• [GIVEN REQUEST]
Pick out each line in these entries that contains the string "shown".

(Records that describe objects)

▬▬▬

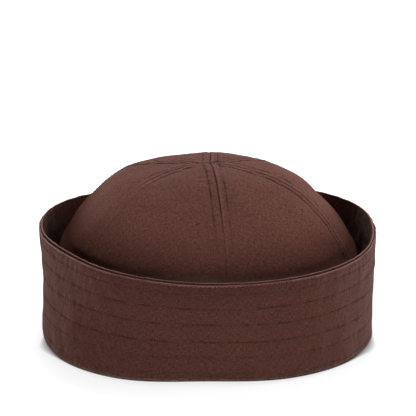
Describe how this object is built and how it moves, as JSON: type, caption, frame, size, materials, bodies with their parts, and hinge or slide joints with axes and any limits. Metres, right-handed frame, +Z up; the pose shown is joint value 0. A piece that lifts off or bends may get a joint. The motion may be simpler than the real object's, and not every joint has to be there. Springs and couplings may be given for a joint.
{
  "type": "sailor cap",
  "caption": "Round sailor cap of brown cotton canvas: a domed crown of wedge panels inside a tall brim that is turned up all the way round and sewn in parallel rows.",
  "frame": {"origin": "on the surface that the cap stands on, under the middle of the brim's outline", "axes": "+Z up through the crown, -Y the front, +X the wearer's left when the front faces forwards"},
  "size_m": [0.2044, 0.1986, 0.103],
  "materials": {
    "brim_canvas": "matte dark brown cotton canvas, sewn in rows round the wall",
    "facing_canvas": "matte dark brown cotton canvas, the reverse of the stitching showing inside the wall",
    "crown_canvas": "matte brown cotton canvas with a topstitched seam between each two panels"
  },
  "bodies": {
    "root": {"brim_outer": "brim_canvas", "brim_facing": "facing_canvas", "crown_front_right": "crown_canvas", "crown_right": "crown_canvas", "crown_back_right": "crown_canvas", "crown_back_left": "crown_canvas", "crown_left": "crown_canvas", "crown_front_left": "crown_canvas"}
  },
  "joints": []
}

▬▬▬

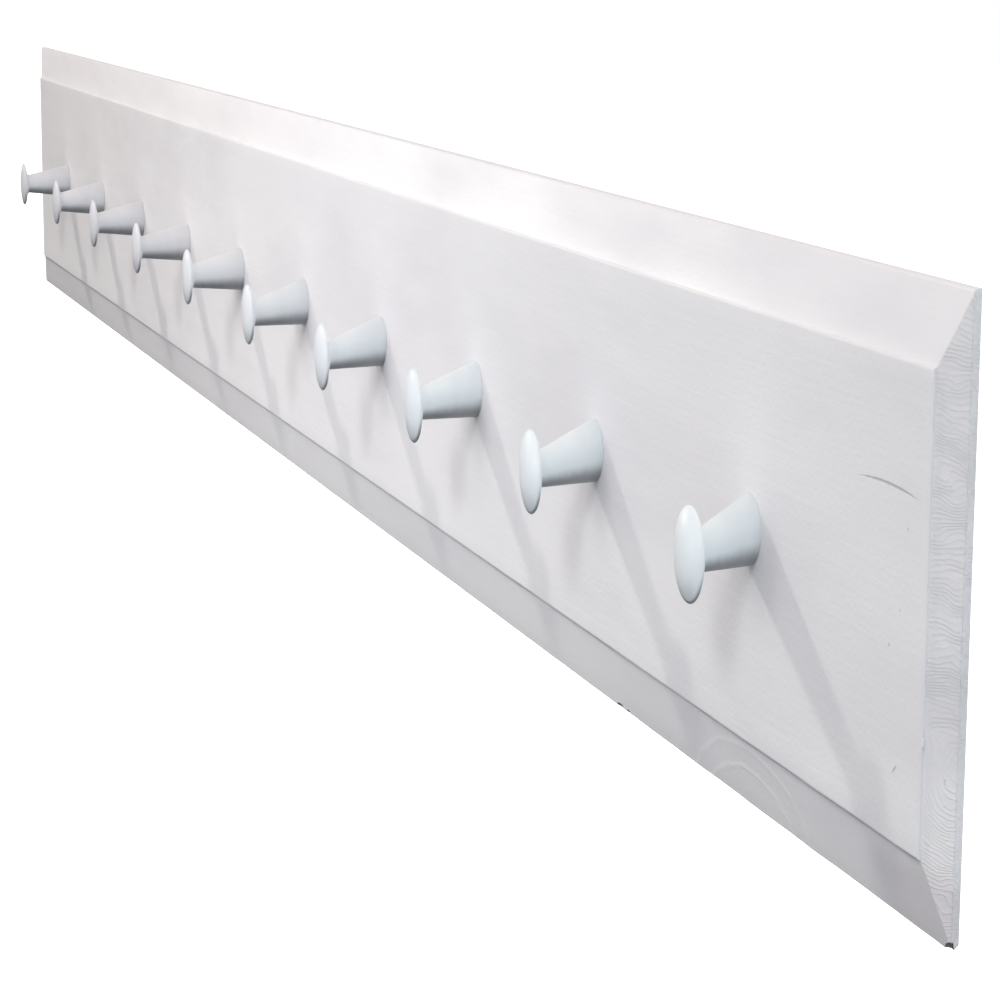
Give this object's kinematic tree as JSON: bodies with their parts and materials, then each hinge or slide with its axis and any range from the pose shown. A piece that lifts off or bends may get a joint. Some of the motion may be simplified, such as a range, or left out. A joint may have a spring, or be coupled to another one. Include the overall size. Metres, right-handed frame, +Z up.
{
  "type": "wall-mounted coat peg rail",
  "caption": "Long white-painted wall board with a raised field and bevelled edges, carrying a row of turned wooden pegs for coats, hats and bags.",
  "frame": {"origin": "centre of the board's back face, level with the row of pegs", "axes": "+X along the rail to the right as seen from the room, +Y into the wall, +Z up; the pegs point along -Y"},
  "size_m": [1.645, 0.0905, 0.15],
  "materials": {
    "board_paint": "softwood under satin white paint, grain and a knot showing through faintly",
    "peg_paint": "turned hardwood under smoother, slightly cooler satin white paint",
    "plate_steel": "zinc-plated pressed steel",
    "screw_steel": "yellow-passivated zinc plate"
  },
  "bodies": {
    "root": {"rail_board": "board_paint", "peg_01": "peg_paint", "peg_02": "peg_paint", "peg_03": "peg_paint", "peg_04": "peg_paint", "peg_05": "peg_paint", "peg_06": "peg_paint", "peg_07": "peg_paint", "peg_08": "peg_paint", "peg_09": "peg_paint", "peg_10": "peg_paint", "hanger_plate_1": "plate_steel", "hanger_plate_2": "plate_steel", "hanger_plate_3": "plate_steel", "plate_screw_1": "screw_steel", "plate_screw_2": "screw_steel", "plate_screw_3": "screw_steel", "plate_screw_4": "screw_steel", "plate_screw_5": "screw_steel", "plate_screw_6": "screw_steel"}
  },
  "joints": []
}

▬▬▬

• [FINISHED EXERCISE]
Describe how this object is built and how it moves, as JSON: type, caption, frame, size, materials, bodies with their parts, and hinge or slide joints with axes and any limits. Metres, right-handed frame, +Z up; the pose shown is joint value 0. A piece that lifts off or bends may get a joint. The motion may be simpler than the real object's, and not every joint has to be there. Springs and couplings may be given for a joint.
Give this object's kinematic tree as JSON: bodies with their parts and materials, then each hinge or slide with its axis and any range from the pose shown. A piece that lifts off or bends may get a joint. Some of the motion may be simplified, such as a range, or left out. A joint may have a spring, or be coupled to another one. Include the overall size. Metres, right-handed frame, +Z up.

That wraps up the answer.